Invité d’iTélé ce lundi 18 janvier, Jean-Christophe Cambadélis a développé exactement le même argumentaire que Julien Dray. "Oui à une primaire de toute la gauche pour un candidat unique de la gauche", a déclaré le premier secrétaire du PS sur iTélé, tout en posant la même condition : "Il faut que l’ensemble des forces de gauche et des écologistes soient bien d’accord, celui qui l’emporte, on se met tous derrière lui. Sinon, ce n’est pas une primaire, c’est une manœuvre." On résume, donc : oui à la primaire, sauf si Jean-Luc Mélenchon n’accepte pas de se ranger ensuite derrière Hollande, ce qui n’est clairement pas son intention. Et pour que le piège soit complet, Cambadélis précise qu’une telle primaire ne saurait avoir lieu sans le fondateur du Front de gauche : "Si c’est une primaire de toute la gauche, ça va être difficile pour Mélenchon de se maintenir à l’extérieur…"
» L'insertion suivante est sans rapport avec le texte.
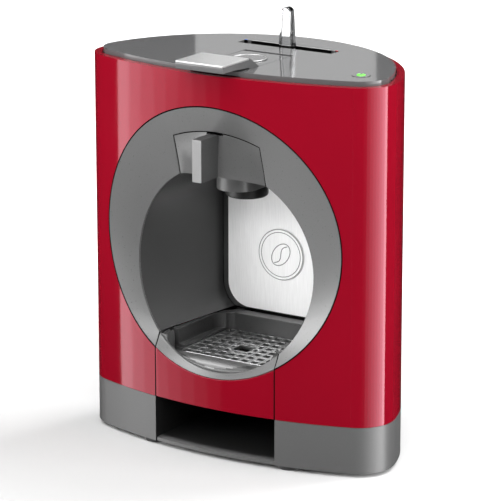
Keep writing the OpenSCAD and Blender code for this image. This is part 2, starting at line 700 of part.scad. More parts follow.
hose_y = 45;
module injector_hose() color("lightgray") difference() {
    post(2.5, valve_z1 + 0.02, carriage_top - carriage_t - 0.02, 0, hose_y);
    post(1.5, valve_z1 - 1, carriage_top, 0, hose_y);
}

SPRING_TURNS = 5;
module return_spring() color("silver") {
    z0 = disc_z + 5.4;
    z1 = carriage_top - carriage_t - 0.4;
    n = SPRING_TURNS * 10;
    sweep([for (i = [0:n]) [2.4 * cos(36 * i), spring_y + 2.4 * sin(36 * i), mix(z0, z1, i / n)]], 0.35, 5);
}

// ---- lever and valve --------------------------------------------------------------------
module selector_lever() color("lightcyan") translate([0, lever_y + lever_t / 2, 0]) rotate([90, 0, 0])
    linear_extrude(lever_t) {
        tip_r = 0.35 * lever_w;
        tip_z = body_h + lever_out - tip_r;
        polygon([[-lever_w / 2, arm_top], [lever_w / 2, arm_top], [lever_w / 2, body_h], [tip_r, tip_z],
            [-tip_r, tip_z], [-lever_w / 2, body_h]]);
        intersection() {
            translate([0, tip_z]) circle(r = tip_r);
            translate([-tip_r, tip_z]) square([2 * tip_r, tip_r]);
        }
    }

module lever_arm() color("gray") {
    rod_y(9, lever_y - 3, lever_y + 3, 0, lever_pivot_z);
    rod_y(3, valve_front + 1, lever_y, 0, lever_pivot_z);
    block([-lever_w / 2, lever_y - 3, lever_pivot_z], [lever_w / 2, lever_y + 3, arm_top - 0.02]);
}

module valve_block() color("tan") difference() {
    block([-14, valve_front, valve_z0], [14, valve_back, valve_z1]);
    rod_y(3 + run, valve_front + 0.5, valve_back + 1, 0, lever_pivot_z);
}

module slot_trim() color("gainsboro")
    block([-slot_hw + mark_w, trim_y, body_h - cover_t],
        [slot_hw - mark_w, slot_back - 0.02, body_h + 0.4]);

module cold_mark() color("royalblue")
    block([-slot_hw + 0.02, trim_y, body_h - cover_t],
        [-slot_hw + mark_w - 0.02, slot_back - 0.02, body_h + 0.4]);

module hot_mark() color("red")
    block([slot_hw - mark_w + 0.02, trim_y, body_h - cover_t],
        [slot_hw - 0.02, slot_back - 0.02, body_h + 0.4]);

// ---- power button -------------------------------------------------------------------
module power_button() color("limegreen") translate([end_x, 0, 0]) {
    post(button_r, body_h - 2, body_h + 0.4);
    post(2, body_h - 8, body_h - 2);
}

module button_switch() color("black") translate([end_x, 0, body_h]) {
    block([-6, -4, -18], [6, 4, -9.6]);
    block([-9, -9, -20], [9, 12, -18]);
    for (s = [-1, 1]) beside(s, 7, 9, [8, 12], [-18, -cover_t - 0.02]);
}

// ---- water tank ----------------------------------------------------------------------
module tank_plan(i) intersection() {
    outline(seam + i);
    translate([-tank_hw + i, tank_y + i]) square([tank_w - 2 * i, back_d]);
}

module water_tank() color("lightblue", 0.5) difference() {
    translate([0, 0, tank_z0]) linear_extrude(tank_z1 - tank_z0 - 3) tank_plan(0);
    translate([0, 0, tank_z0 + tank_wall]) linear_extrude(tank_z1) tank_plan(tank_wall);
    rod_y(6, tank_y - 1, tank_y + tank_wall + 1, valve_x, valve_z);
}

module tank_lid() color("dimgray") {
    translate([0, 0, tank_z1 - 2.98]) linear_extrude(3) tank_plan(0);
    translate([0, 0, tank_z1 - 6]) linear_extrude(3.5) difference() {
        tank_plan(tank_wall + 0.3);
        tank_plan(tank_wall + 2);
    }
}

module tank_valve() color("white") difference() {
    rod_y(5.95, tank_y, tank_y + 9, valve_x, valve_z);
    rod_y(4.3, tank_y - 1, tank_y + 6, valve_x, valve_z);
    rod_y(1.5, tank_y, tank_y + 20, valve_x, valve_z);
}

module tank_spigot() color("black") difference() {
    union() {
        rod_y(4.18, bay_wall_y - 6, bay_wall_y + 2, valve_x, valve_z);
        rod_y(4, bay_wall_y, tank_y + 5, valve_x, valve_z);
        rod_y(6, bay_wall_y - 2.5, bay_wall_y - 0.02, valve_x, valve_z);
    }
    rod_y(1.5, bay_wall_y - 20, bay_wall_y + 20, valve_x, valve_z);
}

// ---- water and power inside -----------------------------------------------------------
pump_z = 125;
module pump() color("goldenrod") {
    block([pump_x - 16, pump_y - 17, pump_z], [pump_x + 16, pump_y + 17, pump_z + 40]);
    post(14, pump_z - 10, pump_z, pump_x, pump_y);
    post(14, pump_z + 40, pump_z + 50, pump_x, pump_y);
    post(4, pump_z - 22, pump_z - 10, pump_x, pump_y);
    post(4, pump_z + 50, pump_z + 62, pump_x, pump_y);
}

module pump_mounts() color("black")
    for (z = [pump_z - 7, pump_z + 43]) difference() {
        block([pump_x - 17, pump_y - 18, z], [pump_x + 17, pump_y + 18, z + 5]);
        post(14.02, z - 1, z + 6, pump_x, pump_y);
    }

meter_z = 62;
module flow_meter() color("white") {
    post(14, meter_z, meter_z + 16, pump_x, pump_y);
    post(3, meter_z + 16, meter_z + 22, pump_x, pump_y);
    rod_y(3, pump_y + 8, pump_y + 20, pump_x, meter_z + 8);
}

heater_z0 = 112;
heater_z1 = 196;
module heater_block() color("silver") {
    block([heater_x - 14, heater_y - 18, heater_z0], [heater_x + 14, heater_y + 18, heater_z1]);
    post(3, heater_z1, heater_z1 + 7, heater_x, heater_y + 8);
    post(3, heater_z0 - 7, heater_z0, heater_x, heater_y + 8);
}

module thermostats() color("ivory")
    for (z = [heater_z0 + 24, heater_z0 + 56])
        rod_y(7, heater_y - 24, heater_y - 18.02, heater_x - 2, z);

module heater_bracket() color("gray") difference() {
    block([heater_x - 12, heater_y + 18.02, base_h + 0.02], [heater_x + 12, heater_y + 20, heater_z1 - 10]);
    block([heater_x - 9, heater_y + 17, heater_z0 - 25], [heater_x + 9, heater_y + 21, heater_z0 - 4]);
}

module pump_bracket() color("gray") difference() {
    block([pump_x - 14, pump_y + 18.02, base_h + 0.02], [pump_x + 14, pump_y + 20, pump_z + 50]);
    block([pump_x - 9, pump_y + 17, meter_z - 2], [pump_x + 9, pump_y + 21, meter_z + 18]);
}

module suction_hose() color("lightgray")
    hose([[valve_x, bay_wall_y - 6.5, valve_z], [valve_x, bay_wall_y - 10, valve_z],
        [valve_x - 2, bay_wall_y - 15, valve_z], [valve_x - 12, 40, valve_z + 4],
        [pump_x, pump_y + 26, meter_z + 8], [pump_x, pump_y + 20.4, meter_z + 8]], 2.5);

module meter_hose() color("lightgray")
    post(2.5, meter_z + 22.02, pump_z - 22.02, pump_x, pump_y);

module pressure_hose() color("lightgray")
    hose([[pump_x, pump_y, pump_z + 62.5], [pump_x, pump_y, pump_z + 66], [-86, 30, 196], [-68, 50, 186],
        [-48, 57.2, 170], [0, 57.2, 160], [48, 57.2, 150], [66, 50, 120], [84, 32, 98],
        [heater_x, heater_y + 10, 97], [heater_x, heater_y + 8, heater_z0 - 10],
        [heater_x, heater_y + 8, heater_z0 - 7.4]], 2.2);

module hot_water_hose() color("lightgray")
    hose([[heater_x, heater_y + 8, heater_z1 + 7.4], [heater_x, heater_y + 8, heater_z1 + 10],
        [84, 24, 209],
        [74, 36, 206], [58, 44, 203], [36, 44.5, 203], [18, 44.5, 203.5], [14.4, 44.5, 203.5]], 2.2);

module control_board() color("darkgreen") {
    block([42, 48, 214], [86, 49.6, 262]);
    block([46, 44, 220], [56, 48, 230]);
    block([62, 42, 236], [78, 48, 250]);
    for (x = [46, 60], z = [218, 258]) rod_y(2.5, 49.6, bay_wall_y - 0.02, x, z);
}

module wiring() color("black") {
    hose([[60, 46.5, 213.4], [60, 46.5, 210], [76, 44, 190], [88, 40, 150], [88, 40, 110], [78, 48, 80],
        [64, 50, 44], [64, 50, base_h + 0.4]], 1.6);
    hose([[80, 47, 213.4], [80, 47, 210], [heater_x + 4, 36, 192], [heater_x + 4, heater_y + 23, 180]],
        1.6);
}

// ---- everything in place ------------------------------------------------------------
translate([0, y_shift, 0]) {
    base_housing();
    base_plate();
    rubber_feet();
    base_screws();
    body_shell();
    top_cover();
    cover_screws();
    chassis();
    head_frame();
    front_ring();
    recess_liner();
    back_frame();
    back_plate();
    plate_badge();
    tray_panel();
    tray_bezel();
    tray_basin();
    drip_grid();
    tray_cradle();
    guide_rods();
    drawer_front();
    capsule_holder();
    outlet_nozzle();
    lock_handle();
    handle_inlay();
    handle_badge();
    hinge_pin();
    injector_carriage();
    injector_needle();
    capsule_seal();
    injector_hose();
    return_spring();
    selector_lever();
    lever_arm();
    valve_block();
    slot_trim();
    cold_mark();
    hot_mark();
    power_button();
    button_switch();
    water_tank();
    tank_lid();
    tank_valve();
    tank_spigot();
    pump();
    pump_mounts();
    pump_bracket();
    flow_meter();
    heater_block();
    thermostats();
    heater_bracket();
    suction_hose();
    meter_hose();
    pressure_hose();
    hot_water_hose();
    control_board();
    wiring();
    cord_gland();
}
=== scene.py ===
import json
import math

import bmesh
import bpy
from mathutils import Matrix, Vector


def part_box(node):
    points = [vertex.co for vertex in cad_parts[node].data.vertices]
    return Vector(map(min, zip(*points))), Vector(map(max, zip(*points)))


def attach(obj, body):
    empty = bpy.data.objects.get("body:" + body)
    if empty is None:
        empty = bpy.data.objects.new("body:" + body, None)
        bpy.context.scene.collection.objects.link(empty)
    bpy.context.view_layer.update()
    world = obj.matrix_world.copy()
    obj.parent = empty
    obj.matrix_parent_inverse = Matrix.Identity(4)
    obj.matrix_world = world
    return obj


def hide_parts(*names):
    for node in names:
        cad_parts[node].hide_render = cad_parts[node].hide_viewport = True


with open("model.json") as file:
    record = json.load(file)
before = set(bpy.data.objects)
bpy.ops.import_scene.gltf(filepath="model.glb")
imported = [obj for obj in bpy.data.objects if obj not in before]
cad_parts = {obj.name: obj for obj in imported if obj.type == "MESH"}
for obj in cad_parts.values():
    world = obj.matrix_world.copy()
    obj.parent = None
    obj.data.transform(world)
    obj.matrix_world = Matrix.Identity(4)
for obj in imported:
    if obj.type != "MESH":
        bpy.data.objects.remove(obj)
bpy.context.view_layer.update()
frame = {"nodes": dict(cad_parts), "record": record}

MM = 0.001

# ---- places and sizes: the frame's boxes, and the radii that a box doesn't give -----------
shell_low, shell_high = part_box("body_shell")
button_low, button_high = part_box("power_button")
ring_low, ring_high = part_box("front_ring")
grid_low, grid_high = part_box("drip_grid")
basin_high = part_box("tray_basin")[1]
base_low, base_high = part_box("base_housing")
panel_low, panel_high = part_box("tray_panel")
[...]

Déminer le terrain sans vexer les sympathisants de gauche favorables à une primaire

Si François Hollande reste mutique sur le sujet, il a donc pris soin d’envoyer au front ses grognards, qui s’emploient à déminer le terrain sans vexer les sympathisants de gauche, largement favorables à une primaire, selon un sondage Harris Interactive pour Marianne. Un conseiller élyséen, lui, ne prend pas de pincettes pour dévoiler l’issue de cette comédie : "Il n’y aura pas de primaire. Qui est en mesure d’en organiser une en six mois ? Les Républicains et le PS. Or, ceux qui ont répondu favorablement à l’appel sont les écologistes et les communistes." Et puis, "quand vous êtes président sortant, c’est difficile, justement parce qu’il faut présider la France", ajoute-t-il. Autrement dit, pas question de jongler entre des sommets internationaux avec des chefs d’Etat et des débats avec Arnaud Montebourg ou Cécile Duflot…

Vendredi dernier, déjà, l’un des ministres les plus proches de François Hollande, Jean-Yves Le Drian, avait martelé que celui-ci était "le candidat naturel de la gauche". Autre ami de longue date du chef de l’Etat, l’avocat Jean-Pierre Mignard s’est lui aussi employé à dissuader les tenants d’une primaire. Un exercice d’équilibriste pour celui qui préside la Haute Autorité éthique du PS : les statuts du parti disposent que le candidat à l’Elysée doit être désigné "au travers de primaires citoyennes". Pourtant, si une demande en ce sens était officialisée, la Haute Autorité se déclarerait "incompétente", a asséné Jean-Pierre Mignard le 11 janvier…

Et comme si la contre-offensive des hollandais ne suffisait pas, Manuel Valls lui-même a fermé le ban, samedi sur le plateau d’On n’est pas couché sur France 2. Pour lui aussi, François Hollande est le "candidat naturel" de la gauche pour 2017. "Je pense que le président de la République sortant n’a pas à se soumettre à une primaire, qui ne concernera d’ailleurs pas toute la gauche." Là aussi, l’argument est sous-entendu : si Mélenchon ne joue pas le jeu, pas question d’y aller. Manuel Valls qui, selon notre sondage, arrive en tête dans les souhaits de victoire des sympathisants de gauche en cas de primaire, préfère donc jouer la carte de la loyauté. Pour l’instant.